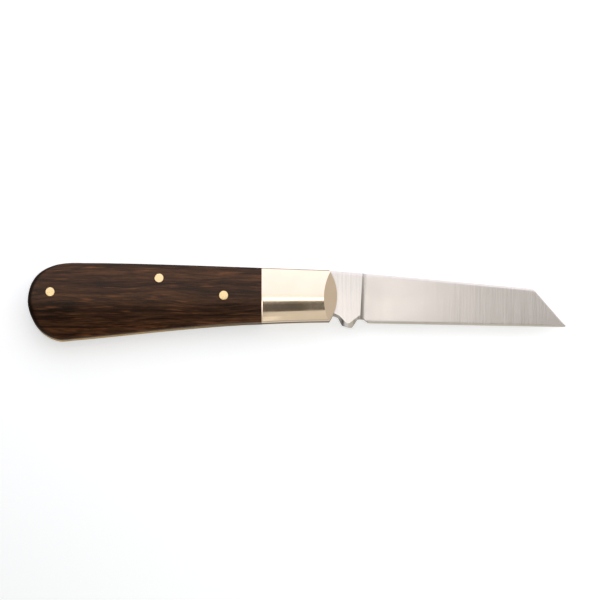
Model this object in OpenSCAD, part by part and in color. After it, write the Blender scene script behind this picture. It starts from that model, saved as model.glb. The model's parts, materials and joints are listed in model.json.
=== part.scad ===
// Single-blade slip-joint pocket knife with a lambfoot blade, lying open on its mark side.
// +X runs to the blade's tip, +Y to the handle's back, +Z up out of the pile side.
// The outlines are drawn about the blade's pivot, and place() moves them to the row's origin.

/* [Handle] */
// From the pivot back to the end of the butt
butt_reach = 84.1; // [83.6:0.1:86]
// From the pivot forward to the corners of the bolsters
front_reach = 8.7; // [8.2:0.1:9.2]
// How far the front of the bolsters bows out past their corners
front_bow = 2.4; // [1.8:0.1:2.8]
// Height of the back above the pivot, at the butt
back_h = 12.0; // [11.6:0.1:12.4]
// Depth of the belly below the pivot, at the butt
belly_h = 11.9; // [11.5:0.1:12.2]
// Height of the back above the pivot, at the front
front_back_h = 9.8; // [9.6:0.1:10]
// Depth of the belly below the pivot, at the front
front_belly_h = 5.9; // [5.8:0.05:6.1]
// Thickness over both crowns
handle_t = 11; // [10.4:0.1:12]
// Radius of the round crown, across the handle at the pivot
crown_r = 23.5; // [22:0.5:28]
// How much that radius grows for each millimetre towards the butt
crown_growth = 0.195; // [0.18:0.005:0.26]
// How much the mark side's crown is flattened to rest on
rest_cut = 0.1; // [0.05:0.01:0.15]
// From the pivot back to the joint of bolster and wood
bolster_back = 12.1; // [11.5:0.1:13]
// Slope of the bolster's front facet
facet_angle = 39; // [33:1:40]

/* [Liners and spring] */
// Thickness of each liner
liner_t = 0.9; // [0.7:0.1:1.1]
// Width of the well between the liners, which is the spring's thickness
well_t = 2.6; // [2.4:0.1:3]
// Height of the spring's seat on the tang above the pivot
seat_h = 5.8; // [5.8:0.05:5.9]
// Height of the tang's round end above the seat, which is how far the spring lifts
lift = 0.8; // [0.6:0.1:0.9]

/* [Blade] */
// From the pivot to the tip
blade_reach = 81.7; // [79:0.1:81.9]
// Side clearance between the tang and each liner
side_gap = 0.05; // [0.03:0.01:0.08]
// How far the blade turns to shut
shut_angle = 174; // [173.8:0.1:174.2]
// Half thickness of the ground face along the edge
edge_half_t = 0.22; // [0.15:0.01:0.3]
// Width of the small bevel that makes the edge
bevel_w = 0.5; // [0.3:0.1:0.8]
// Length of the nail nick
nick_len = 12; // [9:0.5:14]

/* [Pins] */
// Radius of the blade's pivot
pivot_r = 1.6; // [1.5:0.05:1.8]
// Radius of the handle's pins
pin_r = 1.2; // [1:0.05:1.3]
// Radius of the pins' peened heads at the surface
pin_head_r = 1.45; // [1.35:0.05:1.6]
// Depth of the countersink that the heads fill
head_depth = 0.6; // [0.4:0.1:0.8]
// Radius of the rivets that hold the bolsters
rivet_r = 0.8; // [0.6:0.1:1]
// Radial clearance of the moving parts on their pins
pin_gap = 0.05; // [0.03:0.01:0.08]

/* [Hidden] */
$fn = 64;

half_t = handle_t / 2;
half_well = well_t / 2;
half_blade = half_well - side_gap;
liner_z = half_well + liner_t;  // where the covers meet the liner
far = 120;                      // larger than the part, for cutters
tall = 10;                      // taller than half the part

// Where the pins stand, about the pivot
centre_pin_at = [-43.7, 7.35];
butt_pin_at = [-77.2, 2.95];
scale_pin_at = [-23.8, 1.85];
rivets_at = [[-8.2, 6], [-8.2, -2.8]];

// The crown is a cone whose highest line is level and lies a little above the X axis
crown_y = 1.0;
crown_slope = atan(crown_growth);
apex_x = crown_r / crown_growth;

// A point list along a cubic curve, without its last point
function curve(p, n = 10) = [
    for (i = [0 : n - 1]) let (t = i / n, s = 1 - t)
        s*s*s * p[0] + 3*s*s*t * p[1] + 3*s*t*t * p[2] + t*t*t * p[3]
];

// The front of the bolsters, an arc from the lower corner to the upper one
front_mid = (front_back_h - front_belly_h) / 2;
front_half = (front_back_h + front_belly_h) / 2;
front_r = (front_half * front_half + front_bow * front_bow) / (2 * front_bow);
front_half_angle = asin(front_half / front_r);
front_arc = [
    for (i = [0 : 11]) let (a = front_half_angle * (i / 6 - 1))
        [front_reach + front_bow - front_r * (1 - cos(a)), front_mid + front_r * sin(a)]
];

handle_outline = concat(
    front_arc,
    curve([[front_reach, front_back_h], [-20, 10.7], [-48, back_h], [-67, back_h]], 12),
    curve([[-67, back_h], [-70.2, back_h], [-butt_reach, 13.4], [-butt_reach, -0.3]], 16),
    curve([[-butt_reach, -0.3], [-butt_reach, -1.5], [-82.7, -10.7], [-74, -belly_h]], 12),
    curve([[-74, -belly_h], [-52, -10.3], [-28, -6.2], [front_reach, -front_belly_h]], 14)
);
outline_x = [for (p = handle_outline) p[0]];
outline_y = [for (p = handle_outline) p[1]];

// Spring: its front end stops just short of the tang's shoulder
shoulder_x = 7.3;
spring_end_x = shoulder_x - 0.15;
kick_rest = [-15.5, seat_h + 0.48];
belly_y = 4.6;                  // underside at the centre pin
butt_y = -0.1;                  // underside at the butt

// Blade
tang_r = seat_h + lift;
plunge_x = 18.7;
heel = [20.9, -6.4];
tip = [blade_reach, -7.3];
edge_end = [blade_reach - 1.2, -7.55];
clip_top = [70, 4.38];
face_corner = [18.7, -3.95];    // lower end of the tang's flat face
edge_turn = atan2(edge_end[1] - heel[1], edge_end[0] - heel[0]);
grind_w = 15.3;                 // from the edge to the back at the plunge
grind_angle = atan((half_blade - edge_half_t) / grind_w);
edge_land = 0.03;
bevel_angle = atan((edge_half_t - edge_land) / bevel_w);
seat_half_angle = acos(seat_h / tang_r);
shut_seat = 90 + shut_angle;    // direction of the seat that the spring finds when shut

tang_outline = concat(
    [[shoulder_x, 9.98]],
    [for (i = [1 : 8]) let (t = i / 8)          // the back, a very slight curve
        (1-t)*(1-t) * [shoulder_x, 9.98] + 2*t*(1-t) * [40, 7.25] + t*t * clip_top],
    curve([clip_top, [71.2, 4.26], [72.1, 3.7], [73, 2.7]], 5),
    [[73, 2.7], tip, edge_end, heel, [20.3, -6.1], [19.2, -5.3], [plunge_x, -5.2], face_corner],
    [[15.7, -5.97], [14.5, -6.5], [13.6, -6.2], [11.7, -4.1], [9.6, -3.6], [5, -5]],
    [for (a = [shut_seat + 8 : -3 : shut_seat - seat_half_angle + 1])
        seat_h / cos(a - shut_seat) * [cos(a), sin(a)]],
    [for (i = [0 : 12])
        let (a = shut_seat - seat_half_angle - i * (shut_seat - 90 - 2 * seat_half_angle) / 12)
        tang_r * [cos(a), sin(a)]],
    [[shoulder_x, seat_h]]
);
// The kick swells below the tang's faces, and these are its two sections
kick_face = [[11.7, -4.1], [13.6, -6.2], [14.5, -6.5], [15.7, -5.97], [17.6, -4.67], [14, -2]];
kick_core = [[11.3, -4.65], [12.6, -7.15], [14.8, -7.8], [15.7, -7.8], [17.5, -5.2], [14, -3]];
kick_core_t = 0.8;

// Origin at the middle of the whole part's box, on the rest face
middle_x = (blade_reach + min(outline_x)) / 2;
middle_y = (max(outline_y) + min(outline_y)) / 2;

brass = [0.83, 0.68, 0.42];
steel = [0.80, 0.78, 0.75];
rosewood = [0.27, 0.17, 0.11];

// Height of the crown over a point of the plan
function crown_z(p) = let (
    across = p[1] - crown_y,
    r = crown_growth * (apex_x - p[0]),
    k = 1 - crown_growth * crown_growth
) half_t - (r - sqrt(r * r - k * across * across)) / k;

module place() translate([-middle_x, -middle_y, half_t - rest_cut]) children();

// The round crown of the pile side, as one large cone
module crown() {
    front = apex_x - 30;
    back = apex_x + far;
    translate([apex_x, crown_y, half_t]) rotate([0, -90 - crown_slope, 0]) translate([0, 0, front])
        cylinder(h = back - front, r1 = front * crown_growth, r2 = back * crown_growth, $fn = 180);
}

// What is ground flush with it lies inside both crowns and above the rest face
module ground() {
    intersection() {
        crown();
        mirror([0, 0, 1]) crown();
        translate([-far, -far, rest_cut - half_t]) cube([2 * far, 2 * far, tall * 2]);
        children();
    }
}

module side(mark) {
    mirror([0, 0, mark ? 1 : 0]) children();
}

// A slab of the handle's outline between two heights and two places along X
module slab(z_low, z_high, x_low, x_high) {
    translate([0, 0, z_low]) linear_extrude(z_high - z_low) intersection() {
        polygon(handle_outline);
        translate([x_low, -far]) square([x_high - x_low, 2 * far]);
    }
}

// The stock of a headed pin, which also cuts the hole that it fills
module pin_stock(at) {
    neck = crown_z(at) - head_depth;
    flare = (pin_head_r - pin_r) / head_depth;
    end_r = pin_r + flare * (tall - neck);
    translate([at[0], at[1], 0]) rotate_extrude() polygon([
        [0, -tall], [end_r, -tall], [pin_r, -neck], [pin_r, neck], [end_r, tall], [0, tall]
    ]);
}

module plain_stock(at, r) {
    translate([at[0], at[1], -tall]) cylinder(r = r, h = 2 * tall);
}

module upper_half() {
    intersection() {
        children();
        translate([-far, -far, half_well]) cube([2 * far, 2 * far, tall]);
    }
}

module rivet_stock() {
    for (at = rivets_at) plain_stock(at, rivet_r);
}

module liner() {
    difference() {
        slab(half_well, liner_z, -far, far);
        plain_stock([0, 0], pivot_r);
        for (at = [centre_pin_at, butt_pin_at, scale_pin_at]) plain_stock(at, pin_r);
        rivet_stock();
    }
}

module bolster(mark) {
    difference() {
        side(mark) ground() side(mark) slab(liner_z, tall, -bolster_back, far);
        translate([front_reach + front_bow, 0, liner_z]) rotate([0, facet_angle, 0])
            translate([-far, -far, 0]) cube([2 * far, 2 * far, tall * 2]);
        plain_stock([0, 0], pivot_r);
        rivet_stock();
    }
}

module scale_cover(mark) {
    difference() {
        side(mark) ground() side(mark) slab(liner_z, tall, -far, -bolster_back);
        for (at = [centre_pin_at, butt_pin_at, scale_pin_at]) pin_stock(at);
    }
}

module pile_liner() color(brass) place() liner();
module mark_liner() color(brass) place() side(true) liner();
module pile_bolster() color(brass) place() bolster(false);
module mark_bolster() color(brass) place() side(true) bolster(true);
module pile_scale() color(rosewood) place() scale_cover(false);
module mark_scale() color(rosewood) place() side(true) scale_cover(true);
module pivot_pin() color(brass) place() ground() plain_stock([0, 0], pivot_r);
module centre_pin() color(brass) place() ground() pin_stock(centre_pin_at);
module butt_pin() color(brass) place() ground() pin_stock(butt_pin_at);
module pile_scale_pin() color(brass) place() ground() upper_half() pin_stock(scale_pin_at);
module mark_scale_pin()
    color(brass) place() ground() side(true) upper_half() pin_stock(scale_pin_at);
module pile_bolster_rivets() color(brass) place() ground() upper_half() rivet_stock();
module mark_bolster_rivets()
    color(brass) place() ground() side(true) upper_half() rivet_stock();

module back_spring() {
    under = concat(
        [[spring_end_x, seat_h], [-10, seat_h]],
        curve([kick_rest, [-26, 9.8], [-33, belly_y], [centre_pin_at[0], belly_y]], 10),
        curve([[centre_pin_at[0], belly_y], [-54, belly_y], [-55, 8.4], [-64, 7.6]], 8),
        curve([[-64, 7.6], [-72.5, 7], [-71, butt_y], [-78, butt_y]], 8),
        [[-far, butt_y], [-far, far], [spring_end_x, far]]
    );
    color(steel) place() difference() {
        translate([0, 0, -half_well]) linear_extrude(well_t) intersection() {
            polygon(handle_outline);
            polygon(under);
        }
        plain_stock(centre_pin_at, pin_r + pin_gap);
        plain_stock(butt_pin_at, pin_r + pin_gap);
    }
}

// One flat face of the grind, with the plunge at its back end
module grind() {
    translate([heel[0], heel[1], edge_half_t]) rotate([0, 0, edge_turn])
        rotate([grind_angle, 0, 0]) translate([plunge_x - heel[0], -1, 0])
        cube([far, 30, 2]);
}

// The small bevel that sharpens the edge
module edge_bevel() {
    translate([heel[0], heel[1], edge_land]) rotate([0, 0, edge_turn])
        rotate([bevel_angle, 0, 0]) translate([-0.6, -1, 0]) cube([far, 4, 2]);
}

// A crescent for the thumbnail, cut by the rim of a tilted disc
module nail_nick() {
    disc_r = 26;
    depth = disc_r - sqrt(disc_r * disc_r - nick_len * nick_len / 4);
    translate([30, 6.6, -half_blade + 0.14]) rotate([-28, 0, 0])
        translate([0, -1.6, -disc_r + depth]) rotate([-90, 0, 0]) cylinder(r = disc_r, h = 1.6);
}

module kick() {
    hull() {
        translate([0, 0, -half_blade]) linear_extrude(2 * half_blade) polygon(kick_face);
        translate([0, 0, -kick_core_t / 2]) linear_extrude(kick_core_t) polygon(kick_core);
    }
}

module blade() {
    color(steel) place() difference() {
        union() {
            translate([0, 0, -half_blade]) linear_extrude(2 * half_blade) polygon(tang_outline);
            kick();
        }
        grind();
        mirror([0, 0, 1]) grind();
        edge_bevel();
        mirror([0, 0, 1]) edge_bevel();
        plain_stock([0, 0], pivot_r + pin_gap);
        nail_nick();
    }
}

blade();
back_spring();
pile_liner();
mark_liner();
pile_bolster();
mark_bolster();
pile_scale();
mark_scale();
pivot_pin();
centre_pin();
butt_pin();
pile_scale_pin();
mark_scale_pin();
pile_bolster_rivets();
mark_bolster_rivets();
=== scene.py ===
import json
import math

import bmesh
import bpy
import numpy as np
from mathutils import Matrix, Vector


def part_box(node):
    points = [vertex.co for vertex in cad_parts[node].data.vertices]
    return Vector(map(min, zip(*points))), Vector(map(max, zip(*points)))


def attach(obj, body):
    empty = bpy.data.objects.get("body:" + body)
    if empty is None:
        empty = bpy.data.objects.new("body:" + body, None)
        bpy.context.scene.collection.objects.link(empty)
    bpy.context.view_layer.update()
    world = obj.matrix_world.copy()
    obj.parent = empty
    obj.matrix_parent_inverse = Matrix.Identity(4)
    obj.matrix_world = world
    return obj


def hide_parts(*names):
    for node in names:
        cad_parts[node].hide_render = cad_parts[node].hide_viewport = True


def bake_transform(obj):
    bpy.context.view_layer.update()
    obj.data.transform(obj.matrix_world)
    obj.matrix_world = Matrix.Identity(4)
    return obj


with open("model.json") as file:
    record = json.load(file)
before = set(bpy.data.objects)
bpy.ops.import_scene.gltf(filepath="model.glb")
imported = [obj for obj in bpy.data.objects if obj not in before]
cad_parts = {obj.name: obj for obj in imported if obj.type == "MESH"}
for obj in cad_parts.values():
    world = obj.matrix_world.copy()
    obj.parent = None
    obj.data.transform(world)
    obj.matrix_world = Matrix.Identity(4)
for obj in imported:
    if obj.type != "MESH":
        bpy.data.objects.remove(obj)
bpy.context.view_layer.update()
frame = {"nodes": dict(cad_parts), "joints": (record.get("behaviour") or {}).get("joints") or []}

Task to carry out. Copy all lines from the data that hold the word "record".

Full solution.
    record = json.load(file)
frame = {"nodes": dict(cad_parts), "joints": (record.get("behaviour") or {}).get("joints") or []}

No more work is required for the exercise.